Tels sont les axes d’investigation de la commission d’enquête que nous proposons de créer.

Aussi, nous vous demandons, Mesdames, Messieurs, de bien vouloir adopter la proposition de résolution suivante.


proposition de rÉsolution

Article unique

En application des articles 137 et suivants du Règlement de l’Assemblée nationale, est créée une commission d’enquête de trente membres, chargée :

– de mesurer la dégradation du réseau routier national non concédé et du réseau autoroutier, ainsi que des réseaux départementaux et communaux et ses conséquences en matière de sécurité routière pour chaque département ;

– d’évaluer les moyens financiers nécessaires à la remise en état intégrale du réseau routier français ;

– et, à la lumière des politiques conduites à l’étranger, de proposer les outils à mettre en œuvre dans la cadre d’un grand programme de rénovation du réseau routier français.


([1]) « France métropolitaine jusqu’en 2012, y compris DOM en 2017. Source : SDES, Mémento des transports 2018 », in Clotilde Sarron, Philippe Serre et al., Commissariat général au développement durable, Chiffres clés du transport. Édition 2019, DATALAB, Le service de la donnée et des études statistiques SDES, avril 2019, p. 7.

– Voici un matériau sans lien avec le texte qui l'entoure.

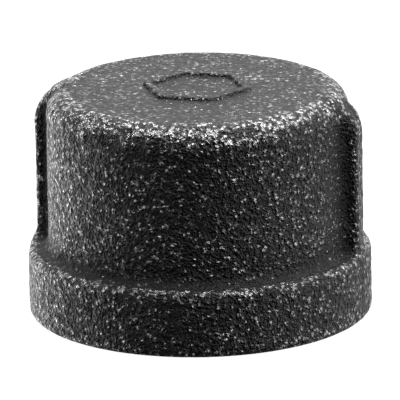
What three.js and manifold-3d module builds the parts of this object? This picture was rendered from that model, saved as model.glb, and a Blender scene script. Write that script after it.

([2]) Bureaux d’études Nibuxs et IMDM, Réseau routier national non concédé : résultats d’audits, Dicom, Citizen Press, Ministère de la transition écologique et solidaire, juin 2018.

([3]) Sécurité des ponts : éviter un drame, Rapport d'information de MM. Patrick Chaize et Michel Dagbert, fait au nom de la commission de l'aménagement du territoire et du développement durable, n° 609 (2018-2019), 26 juin 2019.

([4]) Enquête Quel-Assureur.com, Un an après son entrée en vigueur, que pensent les Français de la limitation à 80 km/h ?, juin 2019.

([5]) Schwab (Klaus), Sala-i-Martin (Xavier), The global competitiveness report 2016-2017, World Economic Forum, Genève.